> MATERIAL PROVIDED:
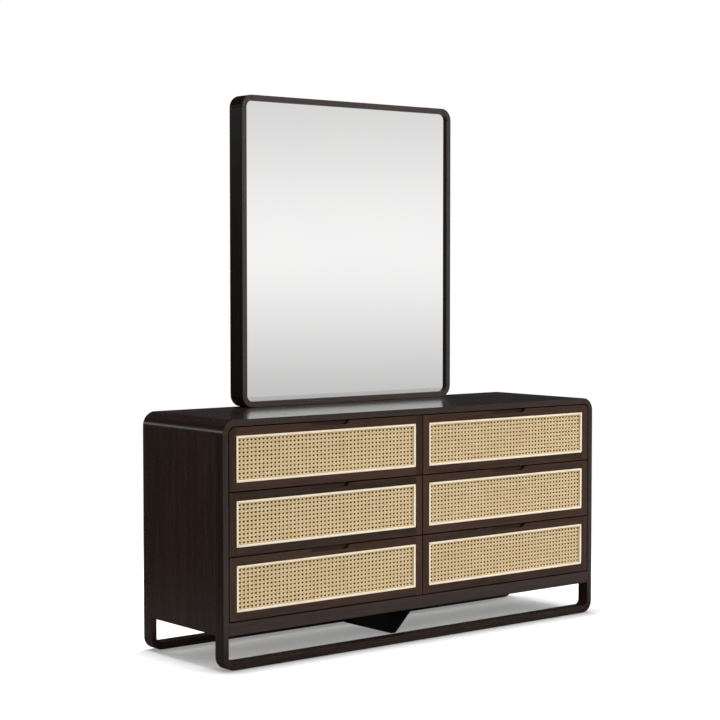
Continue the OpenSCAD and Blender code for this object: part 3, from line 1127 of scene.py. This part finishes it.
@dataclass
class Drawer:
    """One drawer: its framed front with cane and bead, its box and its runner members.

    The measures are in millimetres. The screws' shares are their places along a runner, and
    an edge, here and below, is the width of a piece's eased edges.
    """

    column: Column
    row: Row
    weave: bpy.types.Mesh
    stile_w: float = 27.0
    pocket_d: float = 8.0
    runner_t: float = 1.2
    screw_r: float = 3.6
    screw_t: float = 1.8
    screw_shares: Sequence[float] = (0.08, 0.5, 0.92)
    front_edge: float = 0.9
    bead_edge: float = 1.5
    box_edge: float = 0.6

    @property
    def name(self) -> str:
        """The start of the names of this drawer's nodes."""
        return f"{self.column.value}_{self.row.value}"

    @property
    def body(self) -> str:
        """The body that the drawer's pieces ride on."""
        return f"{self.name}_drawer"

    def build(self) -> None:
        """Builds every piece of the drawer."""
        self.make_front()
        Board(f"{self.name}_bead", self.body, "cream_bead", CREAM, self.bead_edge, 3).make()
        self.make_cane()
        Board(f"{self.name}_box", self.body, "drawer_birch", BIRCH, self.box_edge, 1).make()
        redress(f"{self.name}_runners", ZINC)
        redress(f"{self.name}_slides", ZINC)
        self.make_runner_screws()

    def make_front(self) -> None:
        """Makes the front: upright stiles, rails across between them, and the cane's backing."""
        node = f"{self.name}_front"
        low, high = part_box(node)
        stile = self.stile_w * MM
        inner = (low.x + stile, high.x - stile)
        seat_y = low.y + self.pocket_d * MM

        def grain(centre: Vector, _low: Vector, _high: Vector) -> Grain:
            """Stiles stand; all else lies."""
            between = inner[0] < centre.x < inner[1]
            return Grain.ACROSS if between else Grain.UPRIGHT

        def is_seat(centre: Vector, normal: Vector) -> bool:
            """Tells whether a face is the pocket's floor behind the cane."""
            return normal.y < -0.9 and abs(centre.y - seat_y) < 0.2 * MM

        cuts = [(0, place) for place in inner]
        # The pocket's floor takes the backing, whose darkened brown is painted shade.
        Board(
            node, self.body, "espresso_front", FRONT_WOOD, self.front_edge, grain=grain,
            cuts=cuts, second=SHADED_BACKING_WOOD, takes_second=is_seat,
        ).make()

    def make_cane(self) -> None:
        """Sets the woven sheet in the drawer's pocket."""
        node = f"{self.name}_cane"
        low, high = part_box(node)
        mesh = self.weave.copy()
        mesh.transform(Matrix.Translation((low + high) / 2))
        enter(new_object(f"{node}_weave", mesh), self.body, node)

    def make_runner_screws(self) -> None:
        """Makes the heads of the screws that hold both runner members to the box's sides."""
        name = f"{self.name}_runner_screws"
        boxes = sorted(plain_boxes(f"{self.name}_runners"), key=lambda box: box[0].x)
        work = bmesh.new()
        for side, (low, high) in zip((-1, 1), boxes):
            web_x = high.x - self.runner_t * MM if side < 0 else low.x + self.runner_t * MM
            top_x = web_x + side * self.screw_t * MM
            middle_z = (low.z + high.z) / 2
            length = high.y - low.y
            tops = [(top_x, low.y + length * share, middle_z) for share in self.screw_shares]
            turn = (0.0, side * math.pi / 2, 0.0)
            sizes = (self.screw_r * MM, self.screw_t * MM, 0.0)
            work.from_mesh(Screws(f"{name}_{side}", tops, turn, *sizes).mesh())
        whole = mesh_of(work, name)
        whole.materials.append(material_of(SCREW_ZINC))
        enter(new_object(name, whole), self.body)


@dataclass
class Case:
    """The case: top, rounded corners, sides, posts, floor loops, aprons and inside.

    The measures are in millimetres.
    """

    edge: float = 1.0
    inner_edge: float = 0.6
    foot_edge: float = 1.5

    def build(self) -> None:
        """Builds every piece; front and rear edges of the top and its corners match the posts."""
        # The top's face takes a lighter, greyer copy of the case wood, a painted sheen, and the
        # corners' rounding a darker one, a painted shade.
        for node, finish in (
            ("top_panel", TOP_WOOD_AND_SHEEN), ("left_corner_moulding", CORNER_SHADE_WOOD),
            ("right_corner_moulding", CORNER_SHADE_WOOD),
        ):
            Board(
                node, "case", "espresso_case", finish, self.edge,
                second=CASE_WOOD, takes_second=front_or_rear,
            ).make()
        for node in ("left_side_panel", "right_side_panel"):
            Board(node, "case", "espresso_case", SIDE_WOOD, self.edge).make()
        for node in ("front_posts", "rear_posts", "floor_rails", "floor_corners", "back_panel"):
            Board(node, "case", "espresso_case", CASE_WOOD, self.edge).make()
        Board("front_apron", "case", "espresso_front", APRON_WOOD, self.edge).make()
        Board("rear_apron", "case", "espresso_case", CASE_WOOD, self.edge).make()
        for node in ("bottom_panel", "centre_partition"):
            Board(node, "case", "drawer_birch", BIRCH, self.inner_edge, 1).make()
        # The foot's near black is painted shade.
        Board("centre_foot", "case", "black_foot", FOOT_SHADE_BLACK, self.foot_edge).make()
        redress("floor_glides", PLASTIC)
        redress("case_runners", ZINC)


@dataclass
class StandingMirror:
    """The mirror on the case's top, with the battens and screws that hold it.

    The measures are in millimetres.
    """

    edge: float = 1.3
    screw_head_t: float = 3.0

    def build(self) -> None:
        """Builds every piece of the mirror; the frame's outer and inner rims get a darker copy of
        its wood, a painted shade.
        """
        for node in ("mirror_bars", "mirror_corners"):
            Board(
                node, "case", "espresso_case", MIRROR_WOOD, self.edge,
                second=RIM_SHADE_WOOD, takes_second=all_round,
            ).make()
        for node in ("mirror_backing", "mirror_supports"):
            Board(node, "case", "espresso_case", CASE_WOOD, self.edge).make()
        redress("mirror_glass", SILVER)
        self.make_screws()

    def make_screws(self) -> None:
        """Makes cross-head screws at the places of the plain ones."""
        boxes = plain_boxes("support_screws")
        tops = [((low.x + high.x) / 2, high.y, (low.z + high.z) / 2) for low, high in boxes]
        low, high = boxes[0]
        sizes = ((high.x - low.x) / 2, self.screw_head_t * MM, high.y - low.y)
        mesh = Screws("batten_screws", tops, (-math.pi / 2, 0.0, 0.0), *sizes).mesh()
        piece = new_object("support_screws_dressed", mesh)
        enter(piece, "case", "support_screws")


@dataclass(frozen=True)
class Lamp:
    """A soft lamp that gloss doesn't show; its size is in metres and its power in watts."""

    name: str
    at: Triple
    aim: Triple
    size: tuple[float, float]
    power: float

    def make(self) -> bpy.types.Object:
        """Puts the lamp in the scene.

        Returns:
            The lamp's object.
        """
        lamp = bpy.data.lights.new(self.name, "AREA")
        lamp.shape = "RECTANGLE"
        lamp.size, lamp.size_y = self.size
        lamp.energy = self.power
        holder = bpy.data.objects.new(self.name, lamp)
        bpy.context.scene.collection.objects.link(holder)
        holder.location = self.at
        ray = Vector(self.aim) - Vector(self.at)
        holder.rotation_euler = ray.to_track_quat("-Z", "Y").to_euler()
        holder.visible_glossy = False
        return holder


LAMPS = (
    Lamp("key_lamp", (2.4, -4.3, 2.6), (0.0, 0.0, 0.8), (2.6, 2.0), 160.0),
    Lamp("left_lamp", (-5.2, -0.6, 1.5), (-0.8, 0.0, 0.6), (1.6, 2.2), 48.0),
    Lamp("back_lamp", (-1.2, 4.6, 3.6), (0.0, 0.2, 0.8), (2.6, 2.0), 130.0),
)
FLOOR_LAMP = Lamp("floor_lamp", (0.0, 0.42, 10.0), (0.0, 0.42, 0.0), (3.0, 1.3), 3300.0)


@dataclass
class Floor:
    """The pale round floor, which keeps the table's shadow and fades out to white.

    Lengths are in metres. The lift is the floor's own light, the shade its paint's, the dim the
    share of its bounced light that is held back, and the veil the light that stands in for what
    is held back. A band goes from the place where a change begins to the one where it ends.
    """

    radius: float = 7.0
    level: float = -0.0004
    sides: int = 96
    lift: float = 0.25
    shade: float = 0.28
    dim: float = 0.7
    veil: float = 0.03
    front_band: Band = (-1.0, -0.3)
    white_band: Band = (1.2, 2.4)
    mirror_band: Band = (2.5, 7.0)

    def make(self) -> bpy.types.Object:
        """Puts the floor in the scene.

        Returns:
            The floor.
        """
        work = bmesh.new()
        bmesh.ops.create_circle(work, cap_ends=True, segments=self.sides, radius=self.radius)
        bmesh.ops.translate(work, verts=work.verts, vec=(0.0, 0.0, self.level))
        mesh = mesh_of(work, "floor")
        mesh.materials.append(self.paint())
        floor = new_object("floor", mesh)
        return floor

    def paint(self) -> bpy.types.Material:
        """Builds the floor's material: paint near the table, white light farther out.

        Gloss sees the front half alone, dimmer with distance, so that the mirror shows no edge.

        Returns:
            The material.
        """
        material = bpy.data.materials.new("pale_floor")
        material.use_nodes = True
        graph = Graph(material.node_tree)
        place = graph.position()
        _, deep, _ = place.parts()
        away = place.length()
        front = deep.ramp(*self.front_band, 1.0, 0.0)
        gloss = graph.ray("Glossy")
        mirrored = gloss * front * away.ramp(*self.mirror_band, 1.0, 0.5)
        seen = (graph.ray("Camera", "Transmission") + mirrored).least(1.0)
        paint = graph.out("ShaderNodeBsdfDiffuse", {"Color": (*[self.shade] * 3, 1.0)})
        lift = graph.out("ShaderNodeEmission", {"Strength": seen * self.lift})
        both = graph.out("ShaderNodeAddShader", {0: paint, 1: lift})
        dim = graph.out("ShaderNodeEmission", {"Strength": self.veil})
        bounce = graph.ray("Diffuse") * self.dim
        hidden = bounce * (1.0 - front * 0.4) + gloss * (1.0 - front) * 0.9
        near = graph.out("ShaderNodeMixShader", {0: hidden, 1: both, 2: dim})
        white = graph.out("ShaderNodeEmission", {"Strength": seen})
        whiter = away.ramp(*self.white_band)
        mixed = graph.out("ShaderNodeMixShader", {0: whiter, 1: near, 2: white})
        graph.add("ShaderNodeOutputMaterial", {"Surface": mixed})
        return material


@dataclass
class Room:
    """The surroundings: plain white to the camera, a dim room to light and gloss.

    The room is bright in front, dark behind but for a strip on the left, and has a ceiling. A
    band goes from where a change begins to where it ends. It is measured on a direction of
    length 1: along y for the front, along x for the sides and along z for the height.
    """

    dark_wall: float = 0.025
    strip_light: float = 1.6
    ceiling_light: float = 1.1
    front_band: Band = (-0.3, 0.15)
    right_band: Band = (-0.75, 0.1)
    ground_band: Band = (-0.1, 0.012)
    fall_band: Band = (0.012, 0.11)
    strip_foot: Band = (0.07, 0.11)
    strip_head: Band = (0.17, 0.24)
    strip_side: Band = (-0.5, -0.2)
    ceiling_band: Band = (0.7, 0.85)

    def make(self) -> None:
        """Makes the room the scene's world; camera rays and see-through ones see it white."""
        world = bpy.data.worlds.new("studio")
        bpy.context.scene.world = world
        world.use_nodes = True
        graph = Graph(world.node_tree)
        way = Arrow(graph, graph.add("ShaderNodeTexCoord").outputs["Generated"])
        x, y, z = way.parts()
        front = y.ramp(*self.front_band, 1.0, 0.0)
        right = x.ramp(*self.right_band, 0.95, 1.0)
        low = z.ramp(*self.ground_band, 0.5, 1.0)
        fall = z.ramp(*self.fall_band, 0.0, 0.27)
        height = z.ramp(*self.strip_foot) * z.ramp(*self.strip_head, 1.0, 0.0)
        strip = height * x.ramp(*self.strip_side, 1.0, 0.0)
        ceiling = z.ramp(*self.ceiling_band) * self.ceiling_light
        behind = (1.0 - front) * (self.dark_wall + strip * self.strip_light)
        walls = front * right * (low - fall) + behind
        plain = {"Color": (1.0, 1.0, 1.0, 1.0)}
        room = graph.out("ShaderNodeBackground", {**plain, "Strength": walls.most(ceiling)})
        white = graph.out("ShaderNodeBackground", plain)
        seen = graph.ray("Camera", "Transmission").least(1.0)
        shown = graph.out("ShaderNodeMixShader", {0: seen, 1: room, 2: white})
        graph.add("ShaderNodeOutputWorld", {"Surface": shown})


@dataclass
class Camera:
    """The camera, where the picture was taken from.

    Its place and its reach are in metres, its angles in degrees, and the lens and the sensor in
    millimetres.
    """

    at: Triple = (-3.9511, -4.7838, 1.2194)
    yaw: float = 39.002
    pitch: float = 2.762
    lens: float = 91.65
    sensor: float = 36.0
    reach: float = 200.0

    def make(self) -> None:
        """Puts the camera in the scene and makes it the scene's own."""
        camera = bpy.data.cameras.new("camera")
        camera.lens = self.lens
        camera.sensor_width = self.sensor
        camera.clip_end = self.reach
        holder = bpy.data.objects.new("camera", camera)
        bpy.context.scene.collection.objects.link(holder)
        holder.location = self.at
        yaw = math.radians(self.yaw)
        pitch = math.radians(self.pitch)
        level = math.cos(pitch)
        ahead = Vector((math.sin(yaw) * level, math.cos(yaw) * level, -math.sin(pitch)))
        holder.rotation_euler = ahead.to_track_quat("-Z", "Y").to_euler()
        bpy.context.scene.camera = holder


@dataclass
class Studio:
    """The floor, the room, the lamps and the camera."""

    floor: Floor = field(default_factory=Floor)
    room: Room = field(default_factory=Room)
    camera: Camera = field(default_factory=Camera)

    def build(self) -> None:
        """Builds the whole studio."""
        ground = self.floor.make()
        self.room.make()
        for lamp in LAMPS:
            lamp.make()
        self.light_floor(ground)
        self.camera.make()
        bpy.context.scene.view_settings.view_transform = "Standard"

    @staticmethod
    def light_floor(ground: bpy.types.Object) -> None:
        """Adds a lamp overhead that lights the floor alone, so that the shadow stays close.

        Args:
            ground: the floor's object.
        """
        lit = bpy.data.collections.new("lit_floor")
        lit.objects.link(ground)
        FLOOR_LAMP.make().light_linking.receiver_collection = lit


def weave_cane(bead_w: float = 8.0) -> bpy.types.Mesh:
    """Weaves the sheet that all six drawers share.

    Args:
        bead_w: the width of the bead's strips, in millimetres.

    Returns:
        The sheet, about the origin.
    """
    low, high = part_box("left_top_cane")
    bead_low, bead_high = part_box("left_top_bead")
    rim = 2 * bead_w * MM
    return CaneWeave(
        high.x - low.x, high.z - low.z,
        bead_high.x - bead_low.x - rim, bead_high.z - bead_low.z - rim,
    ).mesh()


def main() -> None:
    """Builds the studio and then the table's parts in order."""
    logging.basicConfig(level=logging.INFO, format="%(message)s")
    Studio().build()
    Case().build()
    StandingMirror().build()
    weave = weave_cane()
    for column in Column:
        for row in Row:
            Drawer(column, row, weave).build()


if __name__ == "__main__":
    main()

> AIM: From the opening line of the data above, please print each line as written up to and including the line that contains "seat_y = low.y + self.pocket_d * MM", and nothing more.

> ANSWER TO THIS EXERCISE:
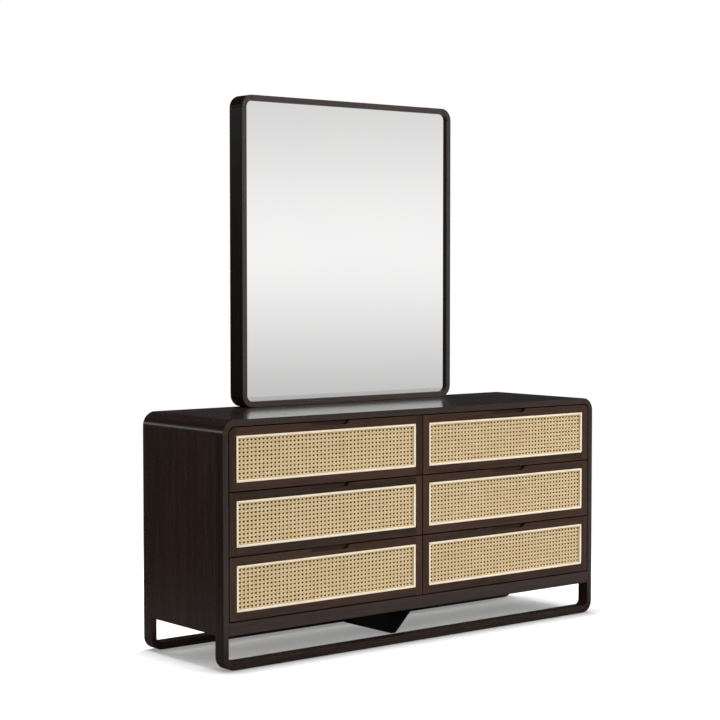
Continue the OpenSCAD and Blender code for this object: part 3, from line 1127 of scene.py. This part finishes it.
@dataclass
class Drawer:
    """One drawer: its framed front with cane and bead, its box and its runner members.

    The measures are in millimetres. The screws' shares are their places along a runner, and
    an edge, here and below, is the width of a piece's eased edges.
    """

    column: Column
    row: Row
    weave: bpy.types.Mesh
    stile_w: float = 27.0
    pocket_d: float = 8.0
    runner_t: float = 1.2
    screw_r: float = 3.6
    screw_t: float = 1.8
    screw_shares: Sequence[float] = (0.08, 0.5, 0.92)
    front_edge: float = 0.9
    bead_edge: float = 1.5
    box_edge: float = 0.6

    @property
    def name(self) -> str:
        """The start of the names of this drawer's nodes."""
        return f"{self.column.value}_{self.row.value}"

    @property
    def body(self) -> str:
        """The body that the drawer's pieces ride on."""
        return f"{self.name}_drawer"

    def build(self) -> None:
        """Builds every piece of the drawer."""
        self.make_front()
        Board(f"{self.name}_bead", self.body, "cream_bead", CREAM, self.bead_edge, 3).make()
        self.make_cane()
        Board(f"{self.name}_box", self.body, "drawer_birch", BIRCH, self.box_edge, 1).make()
        redress(f"{self.name}_runners", ZINC)
        redress(f"{self.name}_slides", ZINC)
        self.make_runner_screws()

    def make_front(self) -> None:
        """Makes the front: upright stiles, rails across between them, and the cane's backing."""
        node = f"{self.name}_front"
        low, high = part_box(node)
        stile = self.stile_w * MM
        inner = (low.x + stile, high.x - stile)
        seat_y = low.y + self.pocket_d * MM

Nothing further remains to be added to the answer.